Last August I announced that I will be retiring when my current employment contract ends on June 30, 2018. Late last month our Board hired a recruiter, so the process of finding my replacement is well underway.
I am definitely ready to move on to the next phase of my life, but I also know that the prospect of a new leader and the inevitable change to come is causing some anxiety for our staff and volunteers which leaves me feeling a bit guilty. And if I am honest, even though I am excited about what my future holds and looking forward to a happy retirement, the prospect of change makes me a bit anxious too.

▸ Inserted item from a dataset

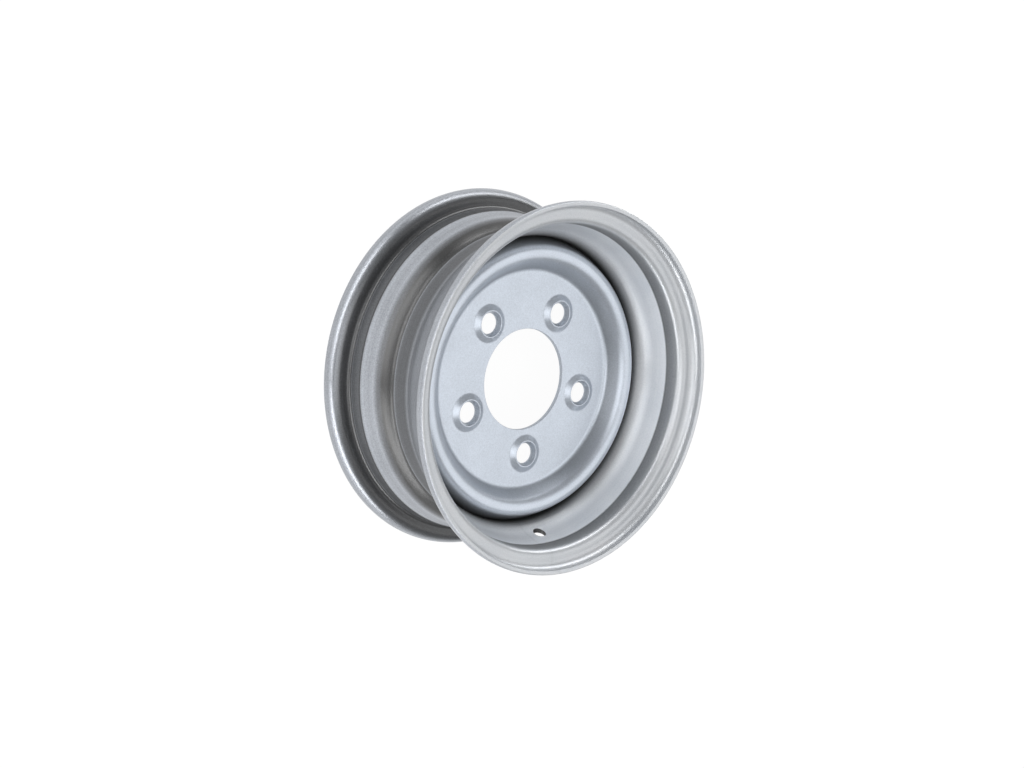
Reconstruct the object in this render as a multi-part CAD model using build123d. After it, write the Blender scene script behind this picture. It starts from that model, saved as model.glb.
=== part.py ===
"""A pressed steel wheel rim, 12 x 4.5 inch, with five stud holes.

The origin is the middle of the hub face, which is the disc's rear face, and +Z points
outboard along the wheel's axis. Sections are paths of (radius, height) points, held as
complex numbers, and are turned about the Z axis. All sizes are millimetres.
"""

from build123d import *
import cmath
import math
import os

# Rim, rolled from one strip. Heights here are measured from the rim's middle plane.
rim_gauge = 3.5
seat_diameter = 304.0
rim_width = 114.3
flange_height = 17.3
seat_width = 14.65
seat_angle = 5.0
well_depth = 16.0
well_width = 21.3
upper_slope_angle = 17.0
lower_slope_angle = 39.0
flange_bend = 7.7
flange_flat_count = 2
bead_bend = 3.7
bead_flat_count = 1
lip_drop_angle = 16.0
lip_tail = 1.15

# Valve hole, in the outboard slope.
valve_hole_diameter = 11.5
valve_hole_height = 27.0
valve_hole_angle = -81.8

# Disc, pressed from one blank. Heights here are measured from the hub face.
disc_gauge = 4.0
disc_offset = 2.0
bore_diameter = 94.0
dish_ring_width = 31.25
dish_wall_angle = 51.0
dish_depth = 15.0
floor_bend = 6.0
floor_flat_count = 1
crest_land = 2.6
shoulder_angle = 63.0
shoulder_bend = 8.0
shoulder_flat_count = 1
press_gap = 0.05
weld_clearance = 1.5

# Stud seats, raised bosses with a conical seat for the nut and a hollow behind.
stud_count = 5
stud_circle = 140.0
stud_start_angle = 133.75
stud_hole_diameter = 19.0
stud_hole_land = 1.7
seat_mouth_diameter = 23.4
seat_cone_angle = 60.0
boss_diameter = 35.7
boss_height = 3.5
boss_crest_land = 0.8
recess_diameter = 29.0

# Weld runs between the disc's flange and the well.
weld_count = 5
weld_span = 48.0
weld_leg = 3.5

rear_plane = -disc_offset


def rolled_path(corners):
    """Path through corners, each bend rolled over short flats that touch its arc.

    A corner is its point, its bend's radius on this face and how many flats the bend has.
    """
    points = [point for point, bend, flats in corners]
    path = []
    for index, (point, bend, flats) in enumerate(corners):
        if not flats:
            path.append(point)
            continue
        heading = (point - points[index - 1]) / abs(point - points[index - 1])
        turn = cmath.phase((points[index + 1] - point) / heading)
        step = turn / (flats + 1)
        half_flat = bend * math.tan(abs(step) / 2)
        point -= heading * (bend * math.tan(abs(turn) / 2) - half_flat)
        path.append(point)
        for _ in range(flats):
            heading *= cmath.rect(1, step)
            point += 2 * half_flat * heading
            path.append(point)
    return path


def offset_path(path, gauge):
    """The same path on the sheet's other face, gauge away on its right."""
    sides = [-1j * (end - start) / abs(end - start) for start, end in zip(path, path[1:])]
    moved = []
    for point, before, after in zip(path, sides[:1] + sides, sides + sides[-1:]):
        share = gauge / (1 + (before * after.conjugate()).real)
        moved.append(point + share * (before + after))
    return moved


def turned(outline, angle=360):
    """Solid of a closed outline turned about the Z axis."""
    section = Polyline(*[(point.real, point.imag) for point in outline], close=True)
    return revolve(make_face(Plane.XZ * section), Axis.Z, angle)


def sheet_ring(corners, gauge):
    """Ring of sheet metal of an even gauge, whose one face follows the corners."""
    path = rolled_path(corners)
    return turned(path + offset_path(path, gauge)[::-1])


def fall(angle, run):
    """Rise or fall of a line at an angle in degrees over a run."""
    return run * math.tan(math.radians(angle))


def well_radius():
    """Radius of the well's floor on the tyre side."""
    return seat_diameter / 2 - well_depth


def seat_crease():
    """Corner between the bead seat and the slope, on the tyre side."""
    return complex(seat_diameter / 2 - fall(seat_angle, seat_width), rim_width / 2 - seat_width)


def slope_corner():
    """Corner between the two slopes, where the steep one from the well meets the other."""
    steep = fall(lower_slope_angle, 1)
    gentle = fall(upper_slope_angle, 1)
    well = complex(well_radius(), well_width / 2)
    crease = seat_crease()
    run = (crease.real - well.real - gentle * (crease.imag - well.imag)) / (steep - gentle)
    return well + complex(steep * run, run)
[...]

On Friday night one of our long-time volunteers (who has also become a friend) hosted her annual holiday potluck for the staff and volunteers at the branch where she volunteers, and we had a funny conversation about the changes to come. She asked if I would come to the party next year, and I told her that I probably would not as I don’t want to usurp the new Director, but it would depend on who the Director was and my relationship with that person. She then said she wished the Board would just promote our current Deputy Director because everyone likes her and that would result in the least amount of change. I explained that as public officials the Board has an obligation to conduct a thorough and transparent search for my replacement, and said that things will probably be even better with someone new at the helm. Her response – “I don’t like change, and I don’t want better.”
At the time I thought her comment was funny, but the more I think about it the more it makes me sad. I wonder how many people are so anxious about change that they don’t want it at all, even when it is for the better? I see many people who are unwilling to leave or change situations that are clearly making them unhappy, even when they have opportunities to do something better, so I think that it is probably a lot.
I hope that I do not become one of those people. If I am unhappy with a situation or circumstance I want to be open to making the changes, whether in my attitude and approach or in the situation itself, that will make things better. And when change is thrust upon me, I want to be the kind of person who is open to the lessons and opportunities that it brings. I don’t always like change, but I do “want better.”